TASK DIRECTIONS: In the listing below, find the line holding "wall_mesh();" and the line holding "imported = [obj". Write out those two lines and all lines between, exactly, and nothing more.

[start DATA BLOCK]

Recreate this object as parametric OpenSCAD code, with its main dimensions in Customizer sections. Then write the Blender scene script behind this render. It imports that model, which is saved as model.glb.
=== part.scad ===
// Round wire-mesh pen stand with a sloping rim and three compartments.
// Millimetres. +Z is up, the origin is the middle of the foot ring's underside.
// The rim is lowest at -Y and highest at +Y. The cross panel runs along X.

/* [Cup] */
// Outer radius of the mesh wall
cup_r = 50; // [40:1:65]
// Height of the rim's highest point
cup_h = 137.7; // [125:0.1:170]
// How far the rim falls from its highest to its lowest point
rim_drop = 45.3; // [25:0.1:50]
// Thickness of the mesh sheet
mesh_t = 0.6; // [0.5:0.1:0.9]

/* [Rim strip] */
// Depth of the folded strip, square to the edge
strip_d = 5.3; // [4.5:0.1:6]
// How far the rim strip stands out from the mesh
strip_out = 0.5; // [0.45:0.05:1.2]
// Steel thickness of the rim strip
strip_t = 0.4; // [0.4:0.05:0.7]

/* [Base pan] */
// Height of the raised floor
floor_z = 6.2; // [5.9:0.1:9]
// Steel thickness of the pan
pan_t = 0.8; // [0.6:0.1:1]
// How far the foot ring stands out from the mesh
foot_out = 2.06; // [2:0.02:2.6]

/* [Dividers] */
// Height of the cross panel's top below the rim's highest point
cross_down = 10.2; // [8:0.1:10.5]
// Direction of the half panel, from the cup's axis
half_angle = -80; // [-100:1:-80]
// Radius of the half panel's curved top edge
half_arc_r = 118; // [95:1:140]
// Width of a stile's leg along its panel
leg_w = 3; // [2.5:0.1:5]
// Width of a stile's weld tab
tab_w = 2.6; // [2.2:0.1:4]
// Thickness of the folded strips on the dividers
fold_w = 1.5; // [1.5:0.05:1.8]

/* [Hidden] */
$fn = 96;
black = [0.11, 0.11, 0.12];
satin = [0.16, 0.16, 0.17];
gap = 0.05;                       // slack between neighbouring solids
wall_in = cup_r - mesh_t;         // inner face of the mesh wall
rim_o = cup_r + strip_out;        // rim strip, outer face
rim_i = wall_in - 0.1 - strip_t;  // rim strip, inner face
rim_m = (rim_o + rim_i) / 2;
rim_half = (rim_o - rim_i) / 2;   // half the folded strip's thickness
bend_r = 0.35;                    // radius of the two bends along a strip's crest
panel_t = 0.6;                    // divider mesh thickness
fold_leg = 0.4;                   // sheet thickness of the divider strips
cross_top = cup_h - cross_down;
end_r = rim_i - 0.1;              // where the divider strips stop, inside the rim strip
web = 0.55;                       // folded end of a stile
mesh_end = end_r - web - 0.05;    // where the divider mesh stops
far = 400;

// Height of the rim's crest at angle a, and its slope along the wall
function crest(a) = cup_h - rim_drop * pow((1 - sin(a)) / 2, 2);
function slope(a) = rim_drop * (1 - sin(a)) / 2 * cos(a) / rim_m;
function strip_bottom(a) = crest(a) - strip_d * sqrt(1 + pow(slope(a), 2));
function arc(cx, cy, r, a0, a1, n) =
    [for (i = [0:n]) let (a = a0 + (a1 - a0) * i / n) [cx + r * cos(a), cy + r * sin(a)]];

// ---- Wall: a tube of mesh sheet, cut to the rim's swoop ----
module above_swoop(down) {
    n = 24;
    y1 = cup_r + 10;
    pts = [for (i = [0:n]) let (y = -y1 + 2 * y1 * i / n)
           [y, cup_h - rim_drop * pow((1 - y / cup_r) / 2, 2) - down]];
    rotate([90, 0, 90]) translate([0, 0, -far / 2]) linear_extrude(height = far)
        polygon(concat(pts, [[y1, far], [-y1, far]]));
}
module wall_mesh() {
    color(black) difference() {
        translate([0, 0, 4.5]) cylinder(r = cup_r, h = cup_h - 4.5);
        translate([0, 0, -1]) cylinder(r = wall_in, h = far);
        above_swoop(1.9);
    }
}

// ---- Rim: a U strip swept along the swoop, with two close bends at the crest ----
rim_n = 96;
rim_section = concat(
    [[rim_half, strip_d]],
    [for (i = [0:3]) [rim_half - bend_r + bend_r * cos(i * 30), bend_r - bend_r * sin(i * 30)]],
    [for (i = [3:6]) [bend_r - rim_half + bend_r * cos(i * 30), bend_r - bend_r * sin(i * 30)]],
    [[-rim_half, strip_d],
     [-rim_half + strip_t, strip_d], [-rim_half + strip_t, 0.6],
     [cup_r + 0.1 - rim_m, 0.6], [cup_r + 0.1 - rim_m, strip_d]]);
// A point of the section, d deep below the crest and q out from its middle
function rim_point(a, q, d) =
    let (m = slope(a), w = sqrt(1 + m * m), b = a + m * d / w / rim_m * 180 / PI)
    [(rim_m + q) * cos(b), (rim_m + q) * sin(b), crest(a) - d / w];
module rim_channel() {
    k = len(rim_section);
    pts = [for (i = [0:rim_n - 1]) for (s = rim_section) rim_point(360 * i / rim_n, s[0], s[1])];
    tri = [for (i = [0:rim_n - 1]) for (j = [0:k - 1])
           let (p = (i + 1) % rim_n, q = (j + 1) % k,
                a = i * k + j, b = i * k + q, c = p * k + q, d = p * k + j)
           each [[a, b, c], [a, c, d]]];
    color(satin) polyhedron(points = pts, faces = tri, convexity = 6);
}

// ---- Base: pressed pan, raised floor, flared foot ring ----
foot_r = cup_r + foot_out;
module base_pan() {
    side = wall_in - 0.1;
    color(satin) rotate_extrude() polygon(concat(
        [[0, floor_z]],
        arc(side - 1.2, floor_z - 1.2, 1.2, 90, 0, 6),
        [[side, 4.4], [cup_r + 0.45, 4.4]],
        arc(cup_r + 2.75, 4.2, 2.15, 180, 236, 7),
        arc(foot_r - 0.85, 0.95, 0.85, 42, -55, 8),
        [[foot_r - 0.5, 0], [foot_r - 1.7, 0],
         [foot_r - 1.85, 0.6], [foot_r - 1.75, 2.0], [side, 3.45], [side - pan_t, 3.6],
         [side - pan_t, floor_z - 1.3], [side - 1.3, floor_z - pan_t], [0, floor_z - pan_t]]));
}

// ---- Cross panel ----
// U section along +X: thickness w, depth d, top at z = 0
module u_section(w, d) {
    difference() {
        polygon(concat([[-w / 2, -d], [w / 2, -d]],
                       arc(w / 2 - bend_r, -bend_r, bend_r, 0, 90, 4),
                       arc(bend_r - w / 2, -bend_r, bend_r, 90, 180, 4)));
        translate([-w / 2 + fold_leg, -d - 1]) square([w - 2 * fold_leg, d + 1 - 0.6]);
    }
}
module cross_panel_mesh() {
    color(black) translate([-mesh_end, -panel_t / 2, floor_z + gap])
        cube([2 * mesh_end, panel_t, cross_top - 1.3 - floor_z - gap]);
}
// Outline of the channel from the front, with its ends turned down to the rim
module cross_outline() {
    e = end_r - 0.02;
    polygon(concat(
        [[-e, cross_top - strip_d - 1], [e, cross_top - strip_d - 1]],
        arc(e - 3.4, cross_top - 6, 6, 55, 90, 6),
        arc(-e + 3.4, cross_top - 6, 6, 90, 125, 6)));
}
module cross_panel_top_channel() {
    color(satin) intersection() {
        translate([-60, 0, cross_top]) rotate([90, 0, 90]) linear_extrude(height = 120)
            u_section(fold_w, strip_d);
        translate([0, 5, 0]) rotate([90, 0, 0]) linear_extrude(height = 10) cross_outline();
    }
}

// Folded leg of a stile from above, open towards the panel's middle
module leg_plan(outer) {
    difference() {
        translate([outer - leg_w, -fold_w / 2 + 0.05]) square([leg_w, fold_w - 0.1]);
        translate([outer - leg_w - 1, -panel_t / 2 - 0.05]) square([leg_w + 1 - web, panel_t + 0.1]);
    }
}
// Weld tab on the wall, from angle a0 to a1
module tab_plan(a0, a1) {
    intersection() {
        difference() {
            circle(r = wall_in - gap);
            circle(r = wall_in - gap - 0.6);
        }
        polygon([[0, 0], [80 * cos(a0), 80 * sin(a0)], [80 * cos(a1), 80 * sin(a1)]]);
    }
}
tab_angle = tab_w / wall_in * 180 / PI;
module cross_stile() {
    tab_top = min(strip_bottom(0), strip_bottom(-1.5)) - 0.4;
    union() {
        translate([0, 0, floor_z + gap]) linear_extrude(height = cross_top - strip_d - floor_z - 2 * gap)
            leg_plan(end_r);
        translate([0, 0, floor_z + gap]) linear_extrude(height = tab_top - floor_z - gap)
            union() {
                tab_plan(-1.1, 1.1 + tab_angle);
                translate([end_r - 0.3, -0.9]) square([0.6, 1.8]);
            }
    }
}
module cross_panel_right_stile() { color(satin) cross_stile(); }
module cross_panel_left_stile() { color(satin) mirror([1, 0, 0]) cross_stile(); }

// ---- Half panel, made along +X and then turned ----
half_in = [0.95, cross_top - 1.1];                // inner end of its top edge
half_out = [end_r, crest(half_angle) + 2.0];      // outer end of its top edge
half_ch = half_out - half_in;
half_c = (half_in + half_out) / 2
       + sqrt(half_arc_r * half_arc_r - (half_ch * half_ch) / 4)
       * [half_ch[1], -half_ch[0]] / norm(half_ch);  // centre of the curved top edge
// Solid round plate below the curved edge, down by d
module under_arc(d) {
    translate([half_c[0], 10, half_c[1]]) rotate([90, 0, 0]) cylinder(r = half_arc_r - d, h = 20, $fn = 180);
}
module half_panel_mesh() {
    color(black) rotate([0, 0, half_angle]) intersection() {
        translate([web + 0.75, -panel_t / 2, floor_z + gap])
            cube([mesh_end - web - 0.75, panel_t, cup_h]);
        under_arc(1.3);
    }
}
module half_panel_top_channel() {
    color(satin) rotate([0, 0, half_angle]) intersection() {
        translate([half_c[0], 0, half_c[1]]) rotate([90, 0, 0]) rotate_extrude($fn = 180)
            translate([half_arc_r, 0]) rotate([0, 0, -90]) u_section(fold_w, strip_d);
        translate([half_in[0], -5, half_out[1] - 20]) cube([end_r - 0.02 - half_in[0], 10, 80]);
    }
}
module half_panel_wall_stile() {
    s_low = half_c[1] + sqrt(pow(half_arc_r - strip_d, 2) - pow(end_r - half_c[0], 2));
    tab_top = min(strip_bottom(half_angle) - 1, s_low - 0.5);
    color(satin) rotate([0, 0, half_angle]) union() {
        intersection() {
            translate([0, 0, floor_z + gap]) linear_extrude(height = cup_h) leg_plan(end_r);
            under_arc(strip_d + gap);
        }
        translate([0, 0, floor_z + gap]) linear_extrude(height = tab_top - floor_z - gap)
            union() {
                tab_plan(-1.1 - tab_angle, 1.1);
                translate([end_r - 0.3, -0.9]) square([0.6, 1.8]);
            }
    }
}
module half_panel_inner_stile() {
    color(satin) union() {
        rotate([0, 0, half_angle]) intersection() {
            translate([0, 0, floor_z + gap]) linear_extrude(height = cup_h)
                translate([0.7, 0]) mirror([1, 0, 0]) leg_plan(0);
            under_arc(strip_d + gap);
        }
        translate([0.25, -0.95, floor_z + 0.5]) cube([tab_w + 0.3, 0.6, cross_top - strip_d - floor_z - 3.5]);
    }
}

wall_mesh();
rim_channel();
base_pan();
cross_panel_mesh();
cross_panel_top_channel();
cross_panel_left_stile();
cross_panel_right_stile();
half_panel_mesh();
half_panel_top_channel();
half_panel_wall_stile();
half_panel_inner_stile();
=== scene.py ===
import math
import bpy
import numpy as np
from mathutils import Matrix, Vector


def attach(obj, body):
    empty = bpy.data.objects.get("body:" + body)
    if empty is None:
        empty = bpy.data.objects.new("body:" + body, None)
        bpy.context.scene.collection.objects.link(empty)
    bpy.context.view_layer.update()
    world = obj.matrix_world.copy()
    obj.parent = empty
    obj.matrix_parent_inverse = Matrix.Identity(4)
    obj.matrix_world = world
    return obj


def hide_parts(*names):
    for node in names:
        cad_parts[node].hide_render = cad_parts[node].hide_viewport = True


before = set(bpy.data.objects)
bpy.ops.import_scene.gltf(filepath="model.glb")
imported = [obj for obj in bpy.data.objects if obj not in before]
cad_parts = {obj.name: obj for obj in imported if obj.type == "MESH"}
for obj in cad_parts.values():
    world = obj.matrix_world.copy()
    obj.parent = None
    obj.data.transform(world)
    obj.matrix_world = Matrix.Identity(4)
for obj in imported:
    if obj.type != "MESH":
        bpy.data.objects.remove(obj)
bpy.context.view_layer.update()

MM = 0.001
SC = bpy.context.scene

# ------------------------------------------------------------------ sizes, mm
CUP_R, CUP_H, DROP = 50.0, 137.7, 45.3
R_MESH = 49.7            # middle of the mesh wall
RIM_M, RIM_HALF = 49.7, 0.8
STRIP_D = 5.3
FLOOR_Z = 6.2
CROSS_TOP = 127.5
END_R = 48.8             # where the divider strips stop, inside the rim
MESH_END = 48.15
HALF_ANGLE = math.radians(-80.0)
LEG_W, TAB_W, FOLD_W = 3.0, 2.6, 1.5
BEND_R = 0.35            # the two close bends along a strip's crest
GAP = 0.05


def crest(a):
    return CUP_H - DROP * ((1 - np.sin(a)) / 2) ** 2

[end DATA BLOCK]

FULL SOLUTION:
wall_mesh();
rim_channel();
base_pan();
cross_panel_mesh();
cross_panel_top_channel();
cross_panel_left_stile();
cross_panel_right_stile();
half_panel_mesh();
half_panel_top_channel();
half_panel_wall_stile();
half_panel_inner_stile();
=== scene.py ===
import math
import bpy
import numpy as np
from mathutils import Matrix, Vector


def attach(obj, body):
    empty = bpy.data.objects.get("body:" + body)
    if empty is None:
        empty = bpy.data.objects.new("body:" + body, None)
        bpy.context.scene.collection.objects.link(empty)
    bpy.context.view_layer.update()
    world = obj.matrix_world.copy()
    obj.parent = empty
    obj.matrix_parent_inverse = Matrix.Identity(4)
    obj.matrix_world = world
    return obj


def hide_parts(*names):
    for node in names:
        cad_parts[node].hide_render = cad_parts[node].hide_viewport = True


before = set(bpy.data.objects)
bpy.ops.import_scene.gltf(filepath="model.glb")
imported = [obj for obj in bpy.data.objects if obj not in before]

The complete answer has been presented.